1. Marek Halter, Réconciliez-vous ! Juifs, chrétiens, musulmans, Mes frères, mes amis, mes voisins, Robert Laffont, Paris, 2015, 62 p. ; 5,95 $.
Les femmes de l’islam2
Par Laurent Laplante
Une fois de plus, Marek Halter place sa production littéraire sous deux bannières : la réconciliation entre les différentes religions et l’hommage dû aux femmes dans l’essor de chaque credo. Cette fois, c’est sur la naissance de l’islam qu’il se penche et sur le rôle qu’ont assumé dans son envol l’épouse et la fille du Prophète.

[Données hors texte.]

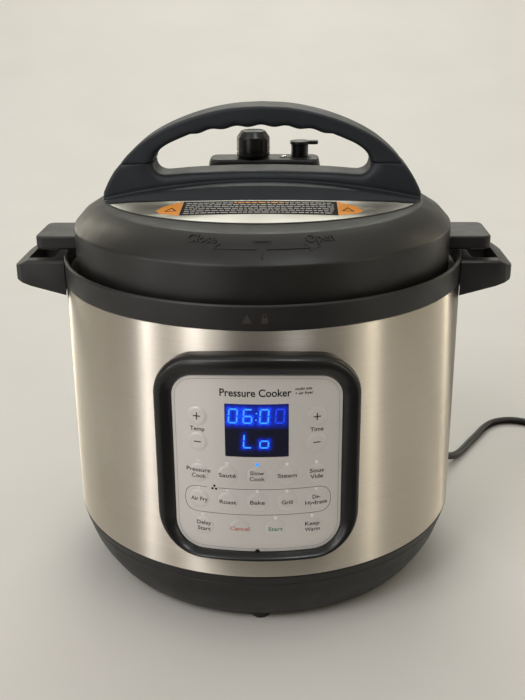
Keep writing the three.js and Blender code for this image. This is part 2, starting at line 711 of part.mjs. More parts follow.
function steamPipe() {
  const profile = [[1.8, 266], [6.5, 266], [6.5, 270], [3.4, 270], [3.4, 317.5], [1.8, 317.5]];
  return moved(revolve(profile, 12), STEAM_VALVE.x, STEAM_VALVE.y, 0);
}

function steamReleaseValve() {
  const { x, y, r, z } = STEAM_VALVE;
  return moved(revolve([[0, z[0] + 9], [4.1, z[0] + 9], [4.1, z[0]], [r - 1, z[0]], [r, z[0] + 1],
    [r, z[1] - 5], [r - 3.2, z[1]], [0, z[1]]], 20), x, y, 0);
}

function floatValve() {
  const { x, y, r, z } = FLOAT;
  return moved(revolve([[0, z[0] - 2], [4.5, z[0] - 2], [4.5, z[0]], [r, z[0]], [r, z[1] - 0.6],
    [r - 0.6, z[1]], [0, z[1]]], 10), x, y, 0);
}

function quickReleaseButton() {
  const { x, y, r, z } = BUTTON;
  const body = moved(revolve([[0, z[0]], [r, z[0]], [r, z[1] - 1], [r - 1, z[1]], [0, z[1]]], 16),
    x, y, 0);
  return join(body, slab(rounded(x + 4, x + 15.3, y - 3.5, y + 3.5, 2, 2), z[1] - 4, z[1] - 0.6));
}

function antiBlockShield() {
  const cup = revolve([[0, 262.4], [13, 262.4], [15, 264.4], [15, 272.6], [13.6, 272.6],
    [13.6, 263.8], [0, 263.8]], 16);
  const slots = [];
  for (let i = 0; i < 4; i += 1) slots.push(turned(box([12, 17], [-2, 2], [266, 271]), 90 * i));
  return moved(cut(cup, ...slots), STEAM_VALVE.x, STEAM_VALVE.y, 0);
}

// ---------- assembly ----------
const cooker = new THREE.Group();

function add(parent, name, look, shape) {
  const [color, roughness, metalness] = LOOKS[look];
  const geometry = BufferGeometryUtils.toCreasedNormals(toGeometry(shape), rad(30));
  const material = new THREE.MeshStandardMaterial({ color, roughness, metalness });
  const mesh = new THREE.Mesh(geometry, material);
  mesh.name = name;
  parent.add(mesh);
}

function addBase(group) {
  add(group, 'base_housing', 'black', baseHousing());
  add(group, 'bottom_cover', 'black', bottomCover());
  const places = footPlaces();
  ['front', 'right', 'back', 'left'].forEach((side, i) => {
    add(group, `foot_${side}`, 'rubber', foot(places[i]));
  });
  add(group, 'outer_shell', 'steel', outerShell());
  add(group, 'top_ring', 'black', topRing());
  add(group, 'side_handle_right', 'black', sideHandle(1));
  add(group, 'side_handle_left', 'black', sideHandle(-1));
  add(group, 'inner_housing', 'alu', innerHousing());
  add(group, 'locking_flange', 'steel', lockingFlange());
  add(group, 'heating_plate', 'alu', heatingPlate());
  add(group, 'temperature_sensor', 'alu', temperatureSensor());
  add(group, 'sensor_spring', 'chrome', sensorSpring());
  add(group, 'power_board', 'board', powerBoard());
  add(group, 'condensation_collector', 'white', condensationCollector());
}

function addPanel(group) {
  add(group, 'panel_bezel', 'satin', panelBezel());
  add(group, 'panel_face', 'face', panelFace());
  add(group, 'display_window', 'glass', displayWindow());
  add(group, 'display_module', 'white', displayModule());
  add(group, 'control_board', 'board', controlBoard());
  for (const item of allKeys()) add(group, item.name, 'face', key(item));
}

function addLead(group) {
  add(group, 'mains_inlet', 'black', mainsInlet());
  add(group, 'strain_relief', 'rubber', strainRelief());
  add(group, 'power_cord', 'rubber', powerCord());
  add(group, 'cord_coil', 'rubber', cordCoil());
  add(group, 'plug', 'rubber', plug());
}

function addLid(group) {
  add(group, 'sealing_ring', 'silicone', sealingRing());
  add(group, 'ring_rack', 'chrome', ringRack());
  add(group, 'lid_cover', 'black', lidCover());
  add(group, 'lid_plate', 'steel', lidPlate());
  add(group, 'inner_lid', 'pot', innerLid());
  add(group, 'lid_handle_lower', 'slate', handleLower());
  add(group, 'lid_handle_upper', 'strap', handleUpper());
  add(group, 'steam_pipe', 'chrome', steamPipe());
  add(group, 'steam_release_valve', 'black', steamReleaseValve());
  add(group, 'float_valve', 'chrome', floatValve());
  add(group, 'quick_release_button', 'black', quickReleaseButton());
  add(group, 'anti_block_shield', 'pot', antiBlockShield());
}

addBase(cooker);
addPanel(cooker);
addLead(cooker);
add(cooker, 'inner_pot', 'pot', innerPot());
addLid(cooker);

export default cooker;
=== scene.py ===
# Electric pressure cooker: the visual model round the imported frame.
# Shapes are drawn in millimetres and placed in metres. The panel faces -Y.
import math

import bmesh
import bpy
from mathutils import Matrix, Vector


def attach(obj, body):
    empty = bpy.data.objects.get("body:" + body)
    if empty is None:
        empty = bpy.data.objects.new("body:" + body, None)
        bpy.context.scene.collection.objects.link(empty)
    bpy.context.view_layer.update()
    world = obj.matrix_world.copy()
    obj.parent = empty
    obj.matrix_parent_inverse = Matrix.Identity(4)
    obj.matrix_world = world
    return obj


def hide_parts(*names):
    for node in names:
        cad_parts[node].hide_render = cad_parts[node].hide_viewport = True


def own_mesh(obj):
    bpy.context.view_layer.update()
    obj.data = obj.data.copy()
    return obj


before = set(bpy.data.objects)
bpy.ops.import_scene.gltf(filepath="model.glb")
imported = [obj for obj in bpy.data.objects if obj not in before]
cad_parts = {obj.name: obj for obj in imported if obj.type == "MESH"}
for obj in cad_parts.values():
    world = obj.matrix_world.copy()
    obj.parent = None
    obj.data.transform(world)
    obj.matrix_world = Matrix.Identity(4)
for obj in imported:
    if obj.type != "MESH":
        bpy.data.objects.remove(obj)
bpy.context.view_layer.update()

MM = 0.001
FACE_R = 156.0          # radius of the control panel's front
SHELL_R = 151.0
RIM_R = 151.35         # radius of the black ring over the shell
TAU = 2 * math.pi
rad = math.radians


def new_object(name, data):
    obj = bpy.data.objects.new(name, data)
    bpy.context.scene.collection.objects.link(obj)
    return obj


def around(radius, angle):
    """A place in plan, at an angle in radians round from the front."""
    return radius * math.sin(angle), -radius * math.cos(angle)


# ---------- camera ----------
CAM_AT = (0.0238, -0.7426, 0.4396)
CAM_HEADING = math.atan2(0.0332, 0.9995)   # turned towards -X, from +Y
CAM_PITCH = rad(20.3)
CAM_ROLL = rad(-0.516)
CAM_LENS = 50.6


def make_camera():
    cam = new_object("camera", bpy.data.cameras.new("camera"))
    cam.data.lens = CAM_LENS
    cam.data.sensor_width = 36
    turn = Matrix.Rotation(CAM_HEADING, 4, "Z") @ Matrix.Rotation(rad(90) - CAM_PITCH, 4, "X")
    cam.matrix_world = Matrix.Translation(CAM_AT) @ turn @ Matrix.Rotation(CAM_ROLL, 4, "Z")
    cam.data.clip_end = 50
    bpy.context.scene.camera = cam


make_camera()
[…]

Khadija, qui a efficacement pris les commandes du commerce bâti par son défunt mari, possède assez de pragmatisme pour prévoir les contraintes que devra accepter une femme dans le monde arabe. Elle est pourtant trop fière pour abdiquer entre les mains d’un homme dont son cœur ne voudrait pas. Heureusement, les dieux de l’islam et de la littérature apaisante résolvent la difficulté en plaçant sur sa route Muhammad, un jeune homme satisfaisant aux exigences du sentiment comme à celles de la gestion. Qu’il soit plus jeune que Khadija importe peu, puisqu’il s’engage à ne jamais épouser, tant que vivra Khadija, une deuxième ou une troisième femme. Pendant un temps, tout va bien dans le couple et le commerce. Peu à peu, cependant, Muhammad vaque à d’autres tâches : au creux d’une grotte, il médite, prie, reçoit la dictée de l’ange Gabriel. De gestionnaire et guerrier, il devient croyant et prophète. Khadija mourra avant que cette vocation se déploie pleinement, exprimant sa foi, mais sans plus.

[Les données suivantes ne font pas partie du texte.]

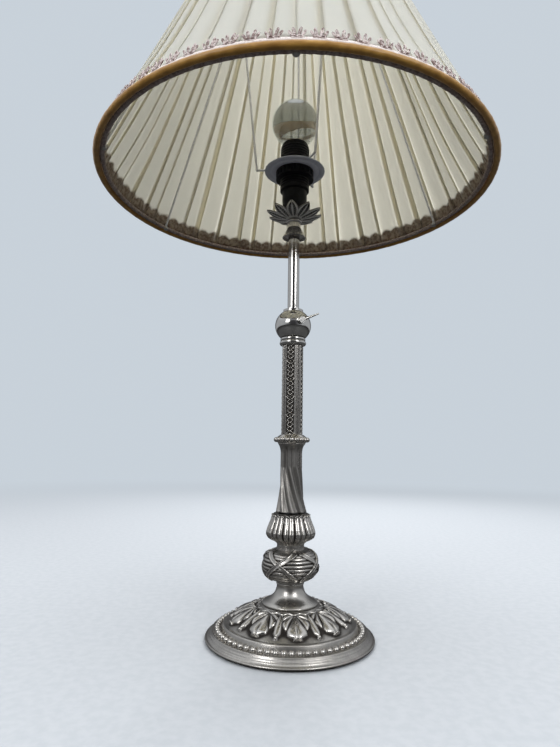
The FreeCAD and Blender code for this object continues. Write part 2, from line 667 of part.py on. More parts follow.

Fatima naît de cette union entre Khadija et Muhammad. Au lieu d’être le deuxième fils qui aurait renforcé le statut de Muhammad face aux rivaux, elle fut la quatrième fille. Qu’à cela ne tienne, elle acquerra les habiletés guerrières qui caractérisent les mâles et s’efforcera d’être un fils plutôt qu’une fille aux yeux de son père. Elle obéira quand même à son père quand celui-ci lui choisira un époux.
On aura compris qu’une marge sépare les romans des projets portés par Marek Halter. D’une part, l’auteur met si fermement l’accent sur la pondération de Muhammad qu’il en fait son thème principal et qu’il ébranle heureusement les préjugés au sujet de l’agressivité de l’islam. Par ricochet, mais par ricochet seulement, l’amitié que Muhammad propose aux juifs s’harmonise avec la recherche de réconciliation entre les églises. D’autre part, il faut bien constater que ni Khadija ni Fatima ne pèsent lourd face au machisme ambiant. Tôt ou tard, les deux doivent accepter la loi du mâle. Louables visées, programme imparfaitement respecté.
Malgré le métier et les dons de conteurs de Halter, les réticences que suscite la littérature imprégnée de bonnes intentions demeurent justifiées.
2. Marek Halter, Les femmes de l’islam : T. 1, Khadija, Robert Laffont, Paris, 2014, 368 p. ; 29,95 et T. 2, Fatima, Robert Laffont, Paris, 2015, 345 p. ; 29,95 $.